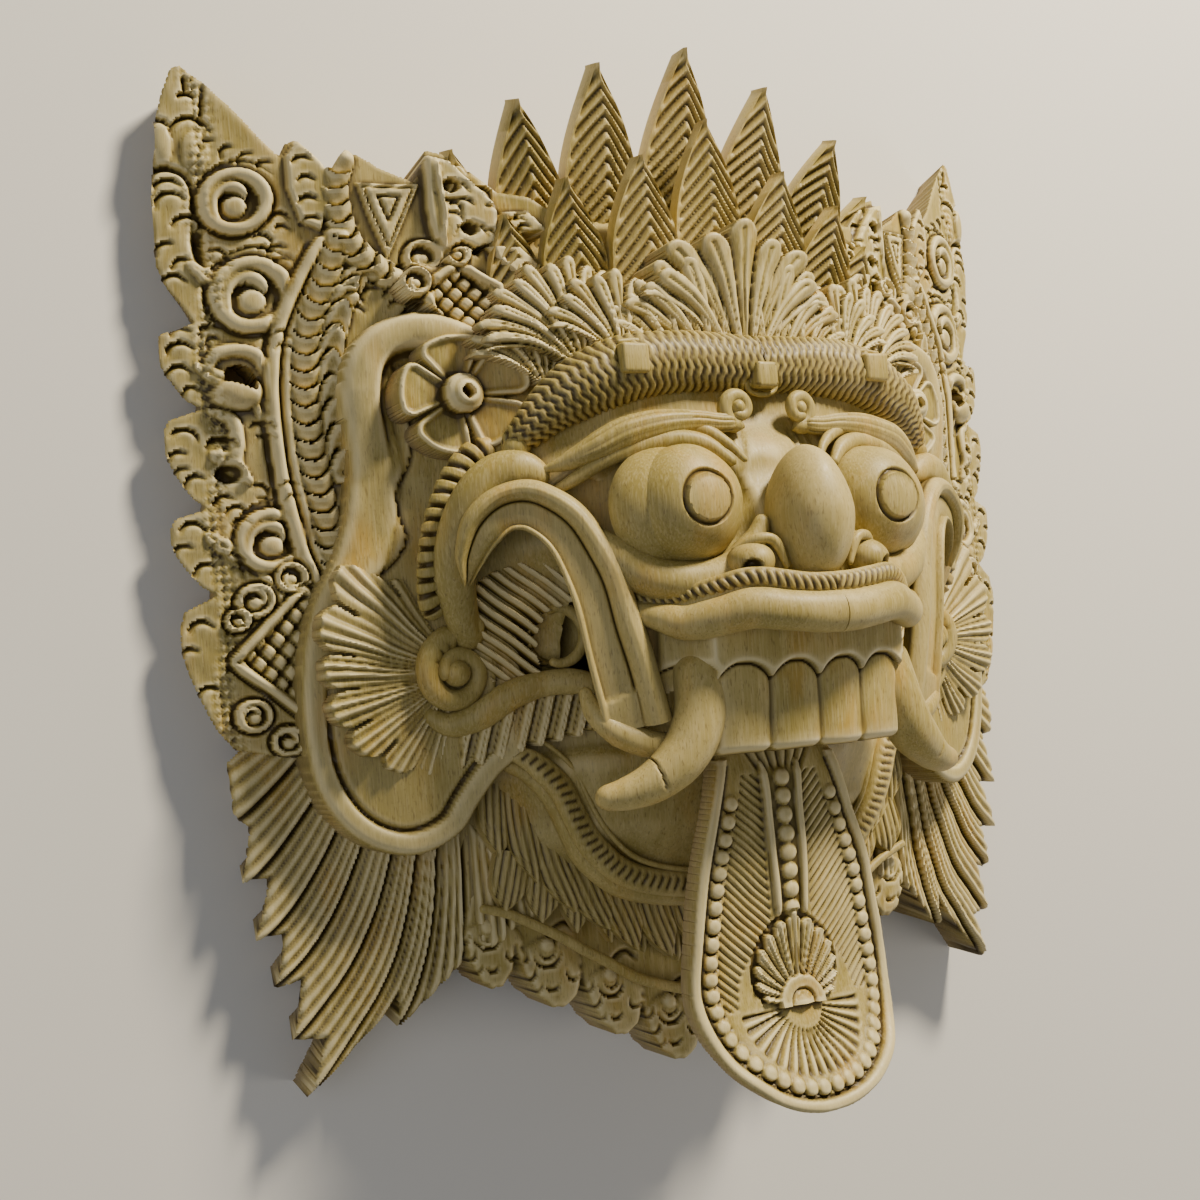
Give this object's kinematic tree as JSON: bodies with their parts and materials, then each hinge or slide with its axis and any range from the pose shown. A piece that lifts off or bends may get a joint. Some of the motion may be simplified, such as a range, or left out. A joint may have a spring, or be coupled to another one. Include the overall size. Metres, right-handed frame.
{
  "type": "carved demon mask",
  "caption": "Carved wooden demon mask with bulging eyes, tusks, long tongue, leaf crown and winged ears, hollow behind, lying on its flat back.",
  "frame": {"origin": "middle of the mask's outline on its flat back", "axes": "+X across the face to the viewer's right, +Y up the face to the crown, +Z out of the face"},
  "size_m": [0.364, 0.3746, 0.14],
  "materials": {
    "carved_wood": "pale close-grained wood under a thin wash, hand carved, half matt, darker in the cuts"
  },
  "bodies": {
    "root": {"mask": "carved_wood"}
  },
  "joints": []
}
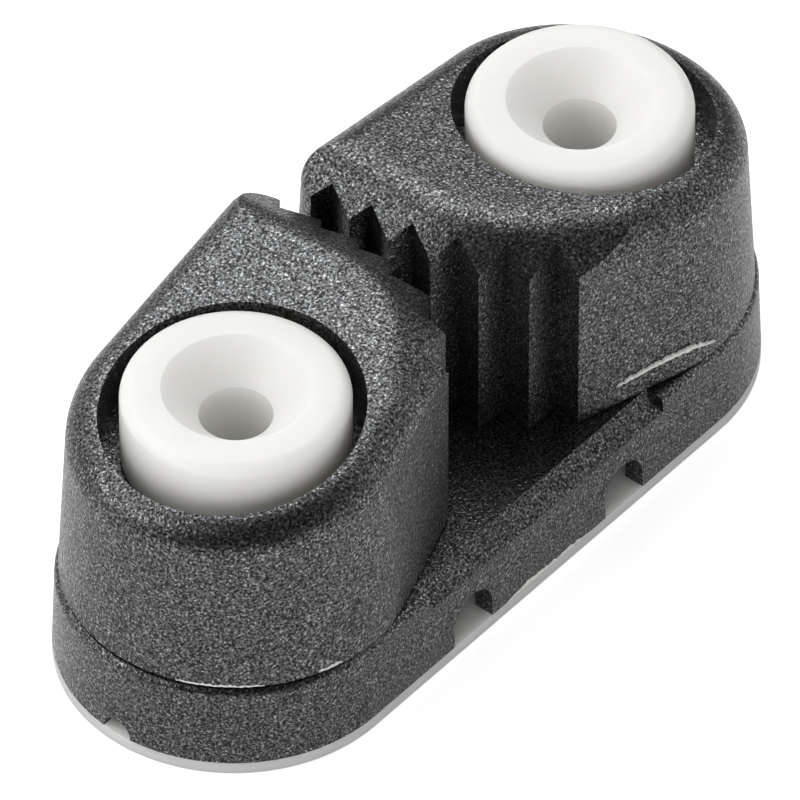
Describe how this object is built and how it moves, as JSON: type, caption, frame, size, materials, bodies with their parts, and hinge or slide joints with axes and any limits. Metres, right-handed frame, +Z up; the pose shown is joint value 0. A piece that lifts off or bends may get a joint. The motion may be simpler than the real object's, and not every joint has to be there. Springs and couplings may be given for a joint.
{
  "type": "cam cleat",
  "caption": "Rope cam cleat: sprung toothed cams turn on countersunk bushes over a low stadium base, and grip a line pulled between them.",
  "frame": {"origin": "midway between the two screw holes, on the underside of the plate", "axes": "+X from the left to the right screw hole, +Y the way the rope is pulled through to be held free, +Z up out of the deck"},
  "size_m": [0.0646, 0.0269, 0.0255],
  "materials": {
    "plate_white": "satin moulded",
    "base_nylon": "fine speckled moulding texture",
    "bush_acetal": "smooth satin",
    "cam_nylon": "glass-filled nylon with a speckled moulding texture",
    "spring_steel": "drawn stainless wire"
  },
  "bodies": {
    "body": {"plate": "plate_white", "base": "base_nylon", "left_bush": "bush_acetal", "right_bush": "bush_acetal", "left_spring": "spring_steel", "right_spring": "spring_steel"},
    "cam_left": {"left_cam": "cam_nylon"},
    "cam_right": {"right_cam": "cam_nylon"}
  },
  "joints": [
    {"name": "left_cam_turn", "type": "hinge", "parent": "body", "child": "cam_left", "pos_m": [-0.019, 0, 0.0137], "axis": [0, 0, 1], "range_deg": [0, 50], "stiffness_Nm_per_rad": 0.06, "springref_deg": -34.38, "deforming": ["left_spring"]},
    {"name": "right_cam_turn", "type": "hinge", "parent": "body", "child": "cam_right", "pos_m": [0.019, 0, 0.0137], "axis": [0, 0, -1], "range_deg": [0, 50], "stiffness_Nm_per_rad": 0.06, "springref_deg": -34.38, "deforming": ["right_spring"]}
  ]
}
========
• **EXERCISE INSTRUCTIONS**
Please output the entries above, every line exactly as it reads.

• **FINISHED TASK**
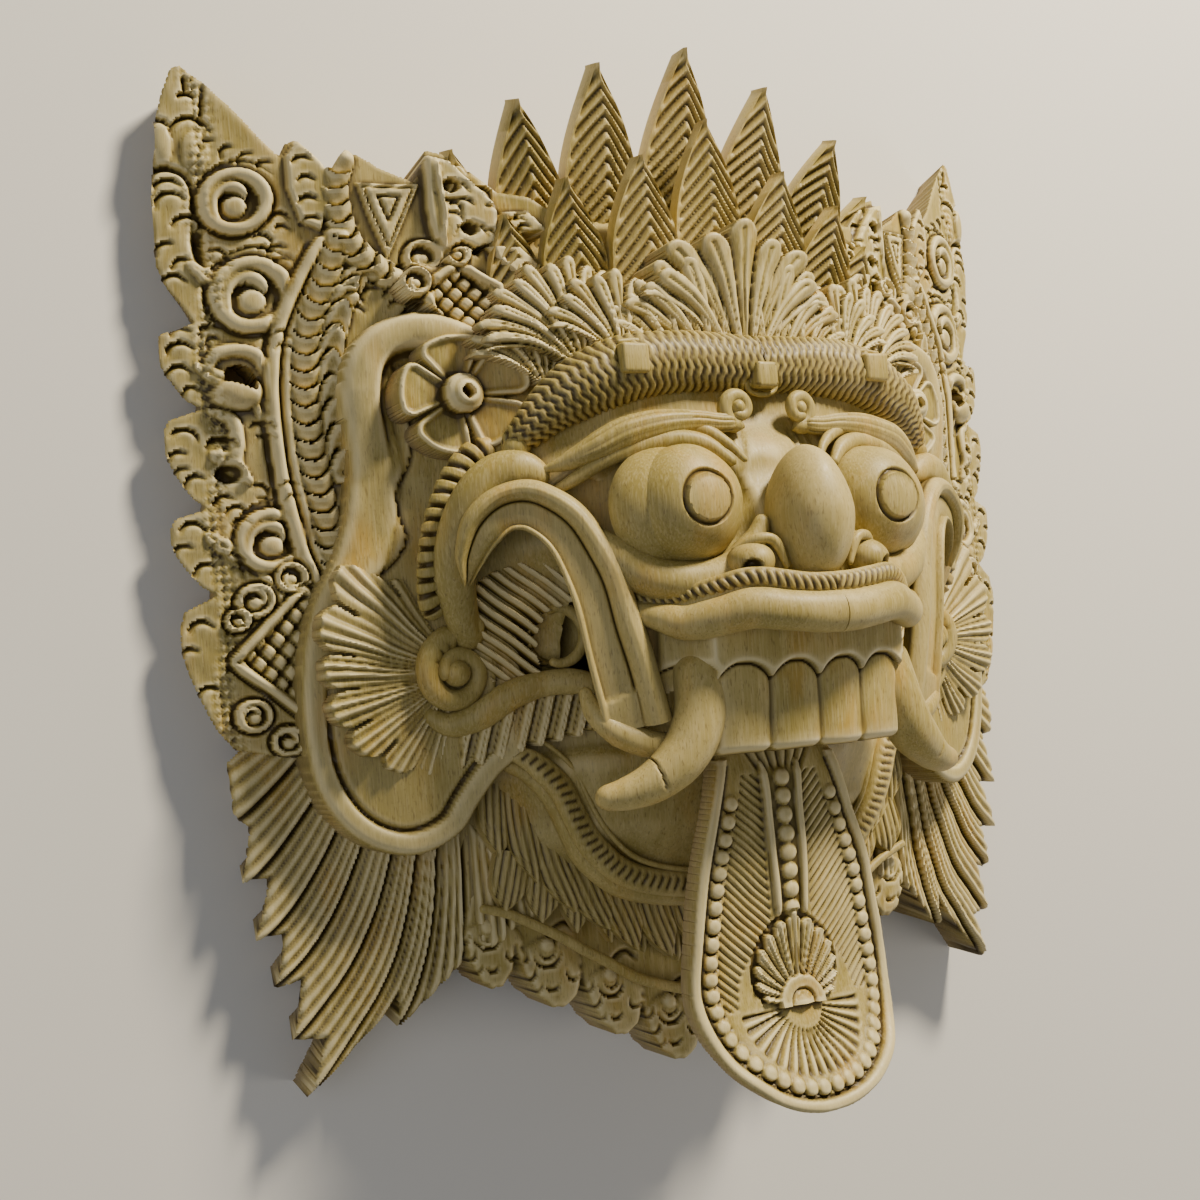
Give this object's kinematic tree as JSON: bodies with their parts and materials, then each hinge or slide with its axis and any range from the pose shown. A piece that lifts off or bends may get a joint. Some of the motion may be simplified, such as a range, or left out. A joint may have a spring, or be coupled to another one. Include the overall size. Metres, right-handed frame.
{
  "type": "carved demon mask",
  "caption": "Carved wooden demon mask with bulging eyes, tusks, long tongue, leaf crown and winged ears, hollow behind, lying on its flat back.",
  "frame": {"origin": "middle of the mask's outline on its flat back", "axes": "+X across the face to the viewer's right, +Y up the face to the crown, +Z out of the face"},
  "size_m": [0.364, 0.3746, 0.14],
  "materials": {
    "carved_wood": "pale close-grained wood under a thin wash, hand carved, half matt, darker in the cuts"
  },
  "bodies": {
    "root": {"mask": "carved_wood"}
  },
  "joints": []
}
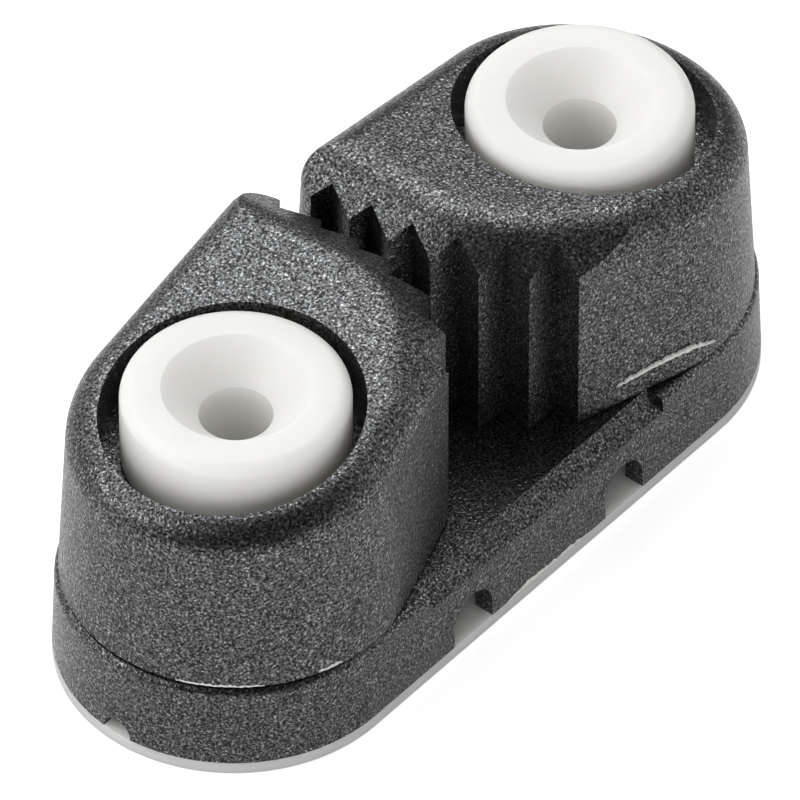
Describe how this object is built and how it moves, as JSON: type, caption, frame, size, materials, bodies with their parts, and hinge or slide joints with axes and any limits. Metres, right-handed frame, +Z up; the pose shown is joint value 0. A piece that lifts off or bends may get a joint. The motion may be simpler than the real object's, and not every joint has to be there. Springs and couplings may be given for a joint.
{
  "type": "cam cleat",
  "caption": "Rope cam cleat: sprung toothed cams turn on countersunk bushes over a low stadium base, and grip a line pulled between them.",
  "frame": {"origin": "midway between the two screw holes, on the underside of the plate", "axes": "+X from the left to the right screw hole, +Y the way the rope is pulled through to be held free, +Z up out of the deck"},
  "size_m": [0.0646, 0.0269, 0.0255],
  "materials": {
    "plate_white": "satin moulded",
    "base_nylon": "fine speckled moulding texture",
    "bush_acetal": "smooth satin",
    "cam_nylon": "glass-filled nylon with a speckled moulding texture",
    "spring_steel": "drawn stainless wire"
  },
  "bodies": {
    "body": {"plate": "plate_white", "base": "base_nylon", "left_bush": "bush_acetal", "right_bush": "bush_acetal", "left_spring": "spring_steel", "right_spring": "spring_steel"},
    "cam_left": {"left_cam": "cam_nylon"},
    "cam_right": {"right_cam": "cam_nylon"}
  },
  "joints": [
    {"name": "left_cam_turn", "type": "hinge", "parent": "body", "child": "cam_left", "pos_m": [-0.019, 0, 0.0137], "axis": [0, 0, 1], "range_deg": [0, 50], "stiffness_Nm_per_rad": 0.06, "springref_deg": -34.38, "deforming": ["left_spring"]},
    {"name": "right_cam_turn", "type": "hinge", "parent": "body", "child": "cam_right", "pos_m": [0.019, 0, 0.0137], "axis": [0, 0, -1], "range_deg": [0, 50], "stiffness_Nm_per_rad": 0.06, "springref_deg": -34.38, "deforming": ["right_spring"]}
  ]
}